Some fossils found outside modern-day Africa also hold lessons about the continent.

Mesosaurus was a small crocodile-like animal that lived 300 million years ago. Mesosaurus fossils have been found in both Africa – Zimbabwe, Namibia and South Africa – and in Brazil in South America. Its fossil presence in those two very different places made Mesosaurus very important, since this proved that what are today two separate continents were once part of a giant landmass (along with Antarctica, Madagascar and Australia). It was a “supercontinent” called Gondwana.
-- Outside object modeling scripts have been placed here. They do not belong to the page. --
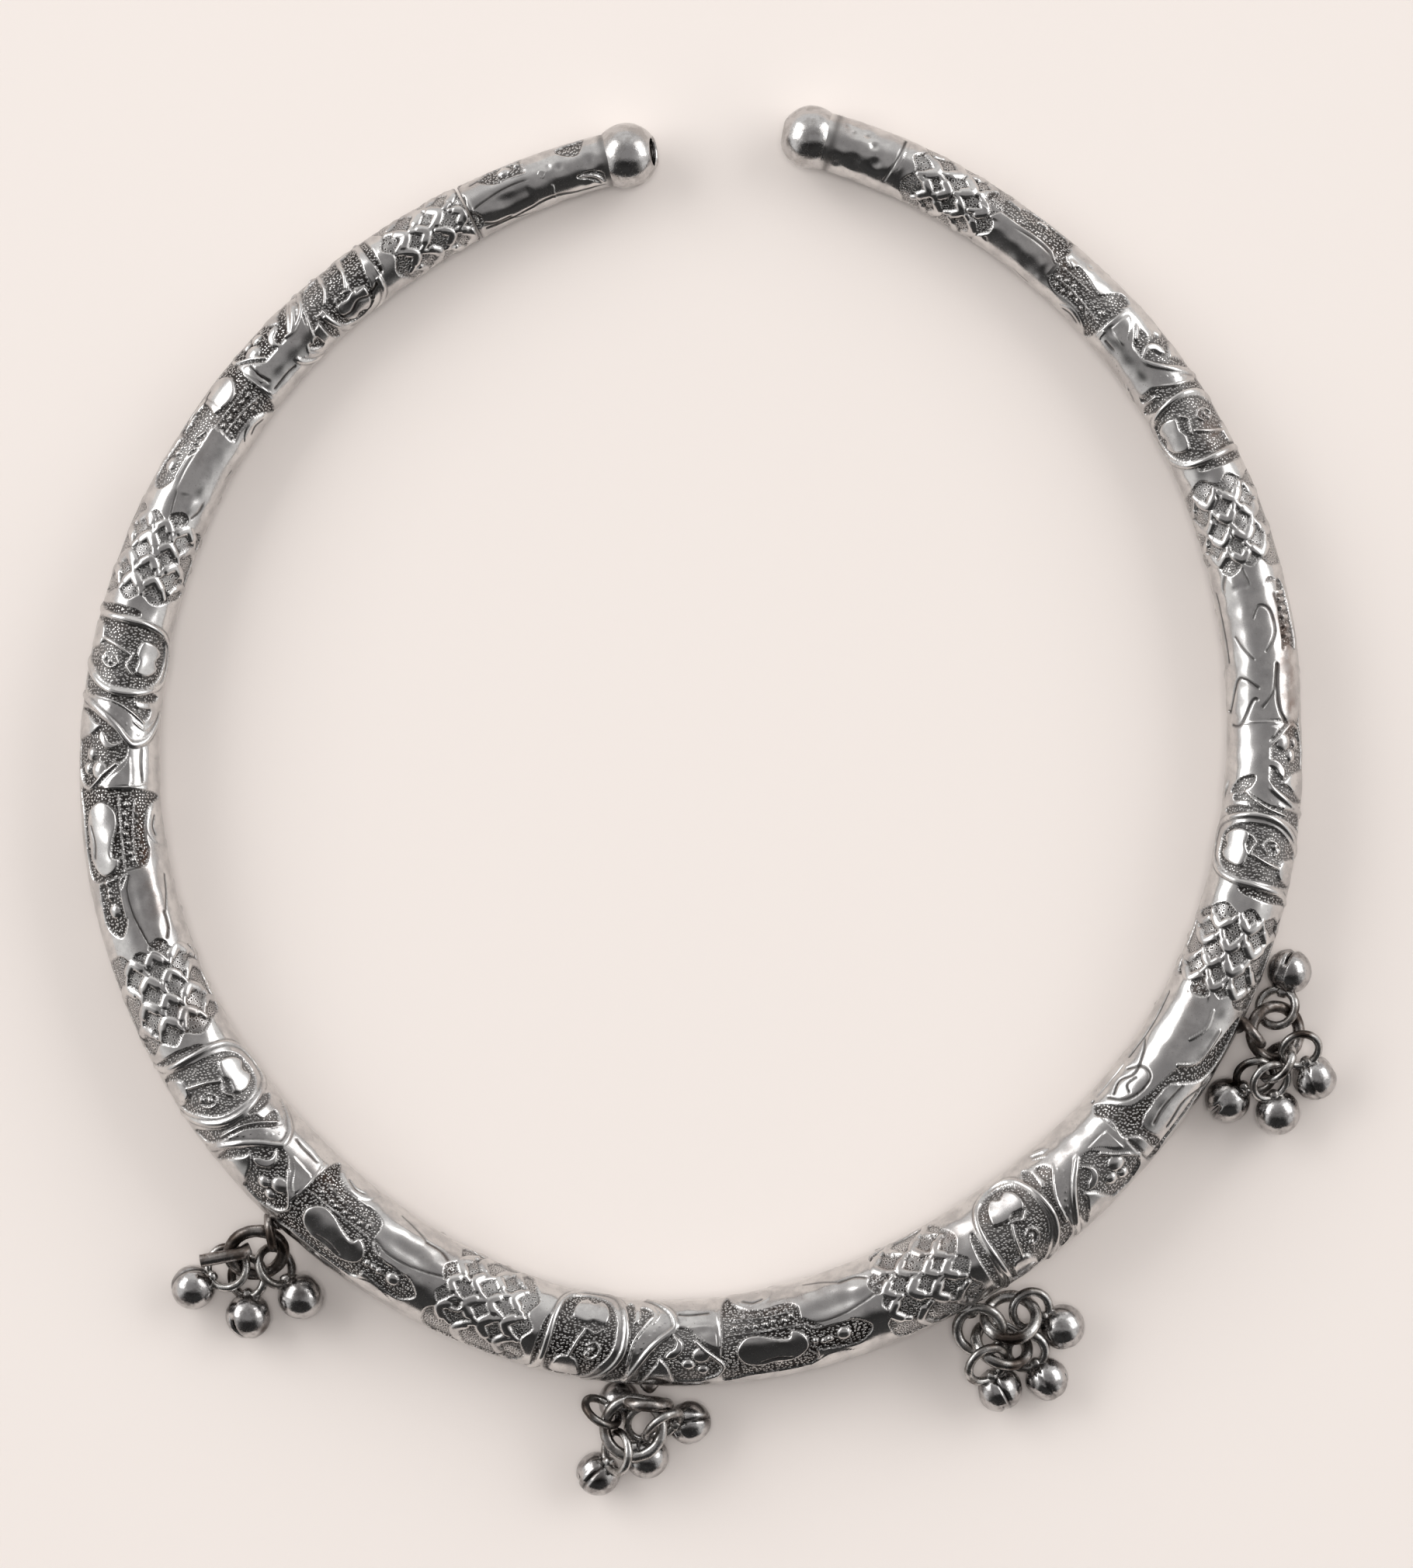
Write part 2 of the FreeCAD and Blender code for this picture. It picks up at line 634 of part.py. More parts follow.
def crossed_ring():
    """ring_1: the wire starts as a straight tail, crosses over itself and closes into the ring."""
    link = LINKS["ring_1"]
    circle = wire_circle(link, "ring_1_circle")
    radius = SIZES["tail_radius"]
    height = link.wire + radius - TAIL_SUNK
    start = in_ring(link, *TAIL_FROM, height)
    end = in_ring(link, *TAIL_TO, height)
    tail = add("Part::Cylinder", "ring_1_tail", Radius="Sizes.tail_radius")
    tail.Height = (end - start).Length
    tail.Placement = FreeCAD.Placement(start, FreeCAD.Rotation(V(0, 0, 1), end - start))
    return joined("Part::MultiFuse", "ring_1", [circle, tail])


def coiled_ring():
    """ring_2: a second turn of the same wire lies inside the ring along its lower side."""
    link = LINKS["ring_2"]
    circle = wire_circle(link, "ring_2_circle")
    arc = fixed("Part::Torus", "ring_2_inner_turn", Radius1=link.radius - COIL_STEP_IN,
                Radius2=SIZES["coil_radius"], Angle3=COIL_TURN_BY)
    start = outward(COIL_TURN_FROM)
    arm = in_ring(link, start.x, start.y, 0.0) - link.centre
    arc.Placement = FreeCAD.Placement(link.centre, turned(link.face, arm))
    return joined("Part::MultiFuse", "ring_2", [circle, arc])


def bell(row):
    """A hollow ball with a sound slit, and the wire loop that it hangs by."""
    name = row[0]
    slit_turn = row[-1]
    link = LINKS[name]
    shell = fixed("Part::Sphere", f"{name}_ball", Radius=link.ball)
    loop = wire_circle(link, f"{name}_loop")
    hollow = add("Part::Sphere", f"{name}_hollow", Radius=f"{name}_ball.Radius - Sizes.bell_wall * 1 mm")
    down = turned(link.arm * -1, link.face) * FreeCAD.Rotation(V(0, 0, 1), slit_turn)
    seam_aside = down * FreeCAD.Rotation(V(0, 0, 1), 90.0)
    for sphere in (shell, hollow):
        sphere.Placement = FreeCAD.Placement(link.ball_centre(), seam_aside)
    slit = add("Part::Box", f"{name}_slit", Width="Sizes.bell_slit_width")
    slit.Length = link.ball * 2 + 1.0
    slit.Height = link.ball + 0.5
    corner = V(-slit.Length.Value / 2, -SIZES["bell_slit_width"] / 2, 0.4)
    slit.Placement = FreeCAD.Placement(link.ball_centre() + down.multVec(corner), down)
    solid = joined("Part::MultiFuse", f"{name}_solid", [shell, loop])
    openings = joined("Part::MultiFuse", f"{name}_openings", [hollow, slit])
    return cut(name, solid, openings)


def plain_ring(row):
    return wire_circle(LINKS[row[0]], row[0])


def write(pieces):
    """Checks every object and writes one STEP file for each piece."""
    doc.recompute()
    faults = [thing.Name for thing in doc.Objects if "Invalid" in thing.State or "Error" in thing.State]
    faults += [piece.Name for piece in pieces if piece.Shape.isNull() or not piece.Shape.isValid()]
    if faults:
        raise RuntimeError(f"these objects failed: {faults}")
    os.makedirs("parts", exist_ok=True)
    for piece in pieces:
        piece.Label = piece.Name
        solids = len(piece.Shape.Solids)
        print(f"{piece.Name}: {solids} solid, {piece.Shape.Volume:.1f} cubic millimetres")
        piece.Shape.exportStep(f"parts/{piece.Name}.step")


PIECES = collar_pieces()
PIECES += [crossed_ring(), coiled_ring()]
PIECES += [plain_ring(row) for row in RINGS[2:]]
PIECES += [bell(row) for row in BELLS]
write(PIECES)
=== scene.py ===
# %% [markdown]
# # A struck silver neck collar
# A hasli is a rigid collar of hollow silver tube. The sheet was struck with a die before it was
# rolled and soldered, so one long ornament comes round again and again. Bells of thin sheet hang
# on heavy wire rings from its outer edge. The construction is loaded first. Its solids carry the
# sizes, and every piece made here sits on them.

# %% Load the construction
import math

import bmesh
import bpy
import numpy as np
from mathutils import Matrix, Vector


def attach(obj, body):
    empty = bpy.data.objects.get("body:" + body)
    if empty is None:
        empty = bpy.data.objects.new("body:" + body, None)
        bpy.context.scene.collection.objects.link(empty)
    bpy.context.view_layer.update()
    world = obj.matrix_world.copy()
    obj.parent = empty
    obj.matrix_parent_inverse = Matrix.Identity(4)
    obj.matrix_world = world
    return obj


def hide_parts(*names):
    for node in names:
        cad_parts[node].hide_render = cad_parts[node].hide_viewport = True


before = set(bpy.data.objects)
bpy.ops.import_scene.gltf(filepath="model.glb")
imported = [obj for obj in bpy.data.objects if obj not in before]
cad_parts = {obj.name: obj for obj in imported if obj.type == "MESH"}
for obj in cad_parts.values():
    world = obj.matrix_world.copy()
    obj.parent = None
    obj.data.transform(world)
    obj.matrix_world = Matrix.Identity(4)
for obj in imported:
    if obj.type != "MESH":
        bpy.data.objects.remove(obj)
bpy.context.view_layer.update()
MM = 0.001
PER_MM = 1000.0  # a pattern on coordinates in metres repeats this often for one step each millimetre
rng = np.random.default_rng(11)
print("construction:", len(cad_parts), "solids")

# %% [markdown]
# ## Helpers for materials
# A colour is written as the hex value that a colour picker shows, and one function turns it into
# the linear numbers that a shader wants. One more function adds any node with its settings and
# links, so a material below reads as a list of steps, one node after the other.

# %% Colour and nodes


def paint(code):
    """An sRGB hex colour as linear RGBA."""
    parts = [int(code[i:i + 2], 16) / 255 for i in (1, 3, 5)]
    return tuple(c / 12.92 if c <= 0.04045 else ((c + 0.055) / 1.055) ** 2.4 for c in parts) + (1.0,)


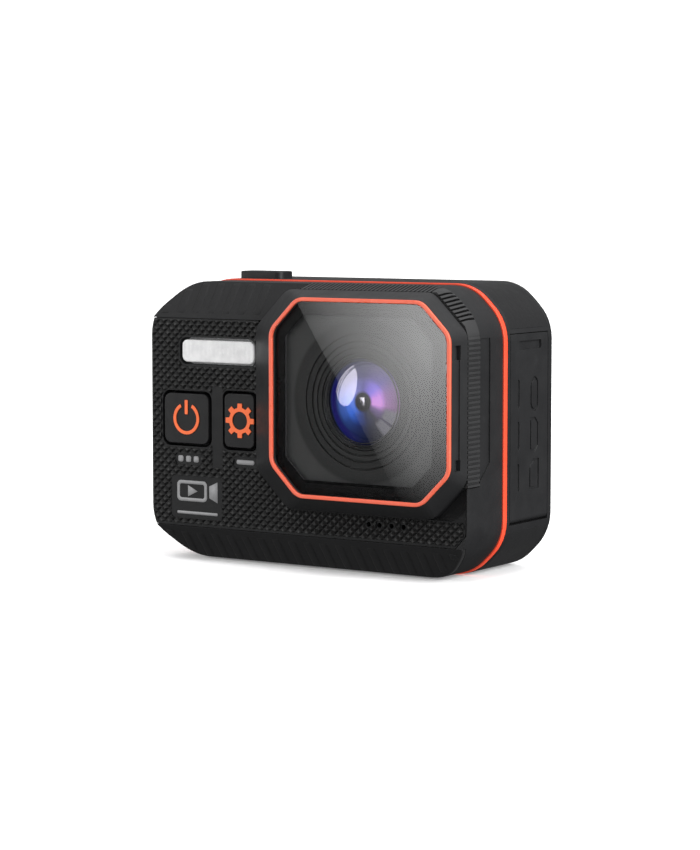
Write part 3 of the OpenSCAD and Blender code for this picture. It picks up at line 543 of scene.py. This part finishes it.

It was on Gondwana that the earliest dinosaurs were born. And they thrived across what is today Africa. For instance, fossils show that the tallest animal which ever lived – the Giraffatitan, which stretched to a huge 12 meters – roamed modern-day Tanzania. Peeling back layers that were formed 100 million years ago in the Cretaceous in parts of North Africa yielded evidence of predatory carnivorous dinosaurs like the Spinosaurus (which you may recognise from the Jurassic Park films). These beasts were as big, or sometimes larger, than the famous North American Tyrannosaurus rex.

The next transition came 66 million years ago. Dinosaurs died out and mammals diversified. These mammals’ fossil records show them to be the ancestors of some of Africa’s most famous wildlife, like elephants.

And of course, there were humans – or there would be, eventually. The earliest hominim fossil was found in Chad; it dates back between six and seven million years. Time moved, landscapes shifted; and, 300 000 years ago, the continent’s first recorded fossil hunters emerged. Fossils and other evidence have revealed that the earliest representatives of our own species, Homo sapiens, collected fossil sea shells in Morocco.

Sharing knowledge

This is but a quick glimpse into what I want my students to learn. By teaching them how amazingly rich and diverse their palaeontological heritage is, I aim to inspire this new batch of future scientists to keep studying the evolution of different species.

The ConversationOnly by educating more students about their past will academics have a chance to reach out to communities across Africa, raising awareness about the importance of the continent’s fossil heritage to us all, and ultimately give to Africa what the continent really deserves: more African palaeontologists.